Clyburn's comments put new pressure on AT&T to craft some sort of industry interoperability agreement with rivals in the band, analysts at Stifel Nicolaus Telecom Equity Research suggest.  



Over the past several years, many smaller wireless carriers have claimed they have stalled in their efforts to roll out the next generation of wireless coverage--4G--using spectrum they purchased at the FCC's 700 MHz band auction in 2008. In that auction, Verizon Wireless acquired most of what is known as the C Block, paying $9.6 billion for 108 licenses. AT&T Inc. bought 227 licenses for $6.6 billion in the B and C blocks. A number of smaller mobile network operators purchased licenses in the lower A, B, and C blocks. After the auction, however, the 3rd Generation Partnership Project, an industry standards-setting body, created four “band classes” within the 700 MHz band--12, 13, 14, and 17. Band class 13 was designated for Verizon's upper C Block spectrum; band class 17 for AT&T's lower B and C Block spectrum; and band class 12 for the smaller operators' lower A, B, and C Block spectrum. (Band class 14 was created for the upper B Block with spectrum allocated for public safety use.) As a result, all handsets, chipsets, and network equipment made for band class 13 are incompatible with band class 17 or band class 12, and vice versa.
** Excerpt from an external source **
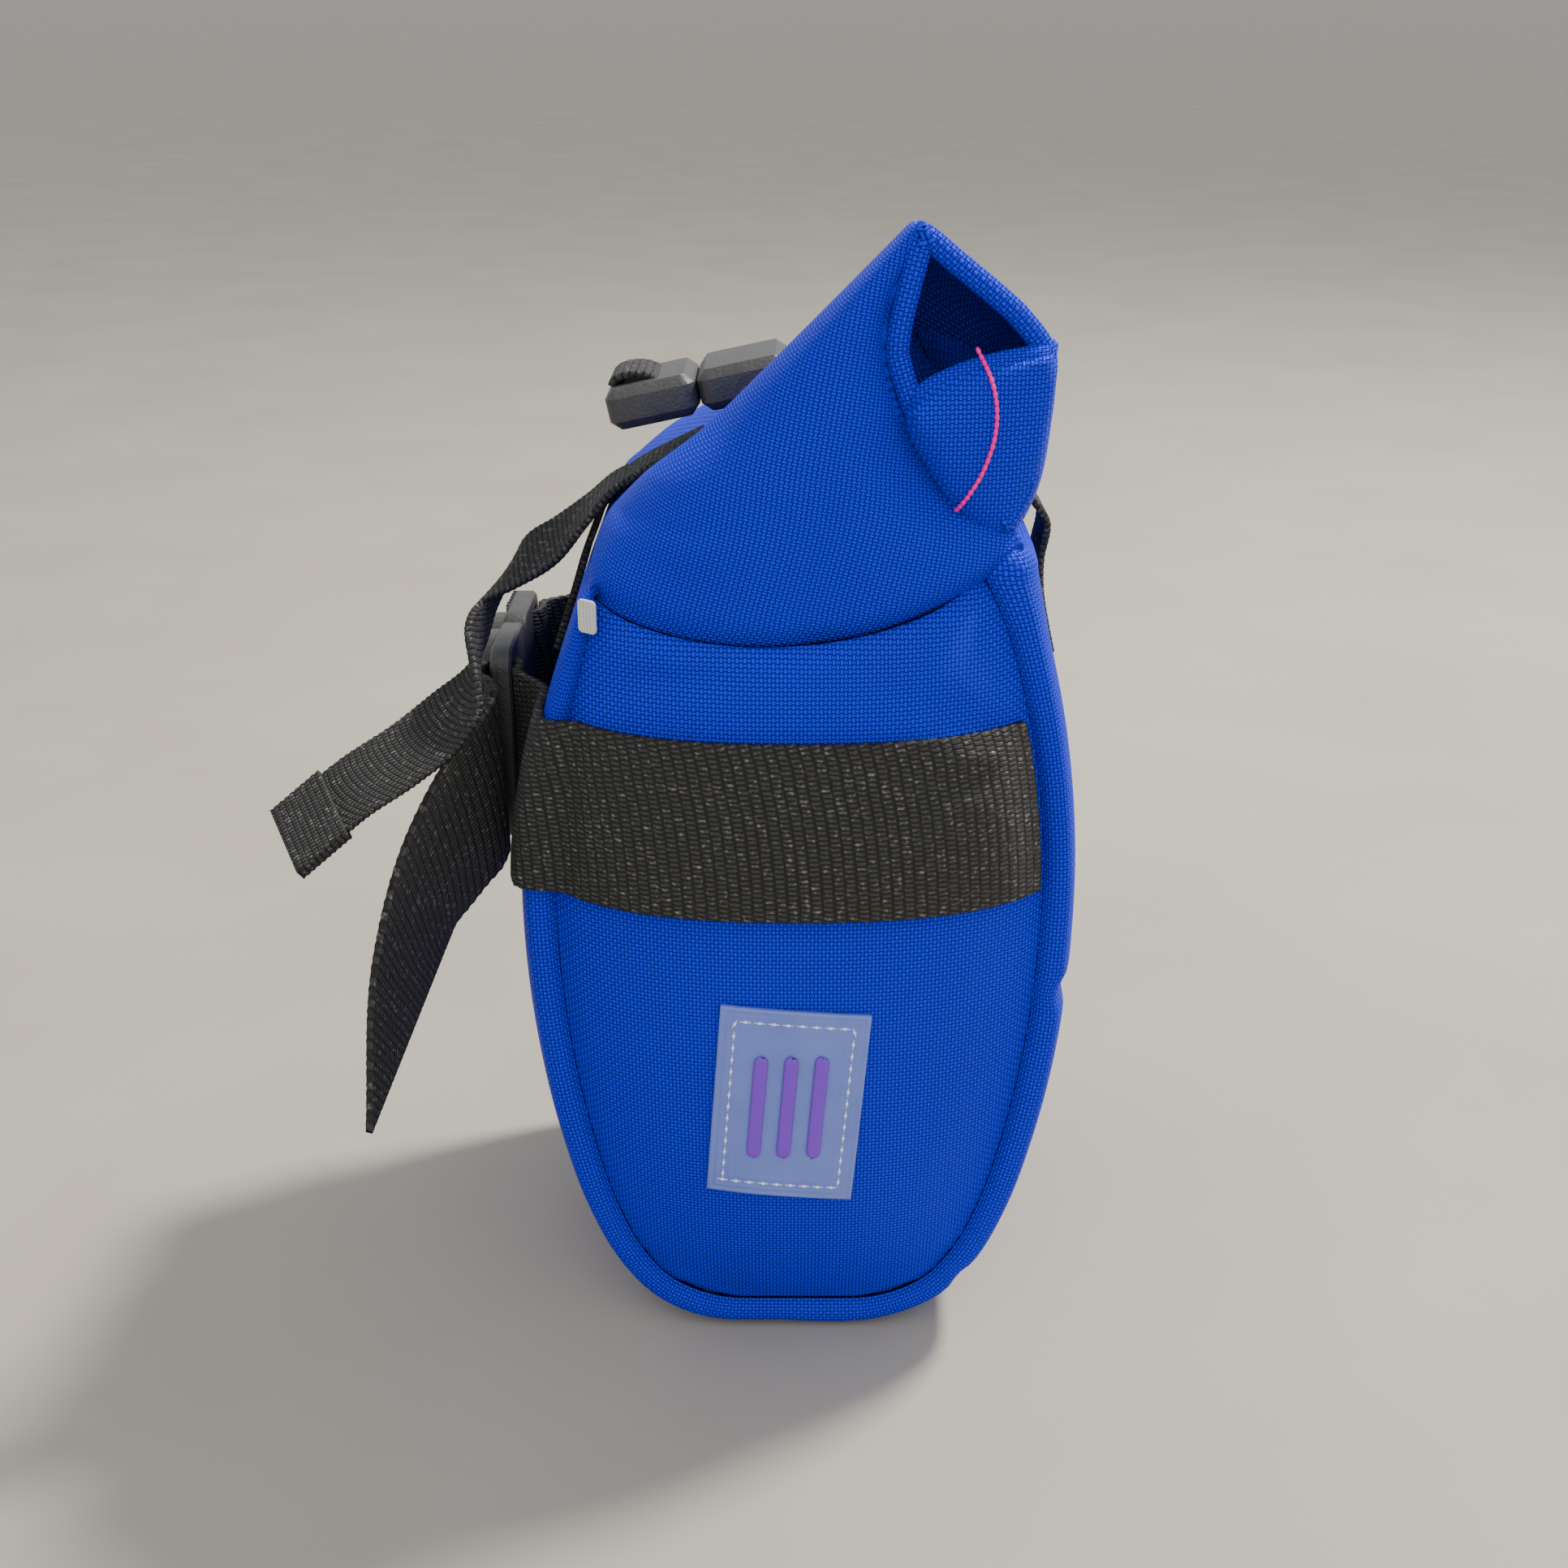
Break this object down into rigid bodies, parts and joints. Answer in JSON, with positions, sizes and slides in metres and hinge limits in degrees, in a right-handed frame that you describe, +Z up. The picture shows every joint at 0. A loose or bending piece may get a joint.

According to people who follow the telecommunications industry, some manufacturers have declined requests to build phones and network equipment for some smaller companies because band class 12, taken by itself, lacks the scale necessary to attract vendor partners. For these smaller carriers, to guarantee their customers seamless roaming on Verizon's and AT&T's networks, they would have to convince a manufacturer to make a phone that contains band class 12, 13, and 17 chipsets.

With Verizon selling off its lower 700 MHz spectrum, AT&T could be the most impacted.

Analysts at Stifel Nicolaus Telecom Equity Research said the chairwoman's comments put new pressure on AT&T to craft some sort of industry interoperability agreement with rivals in the band.

“If the FCC did impose an order over AT&T's strong opposition, we would expect the company to challenge the decision in court,” the analysts warned.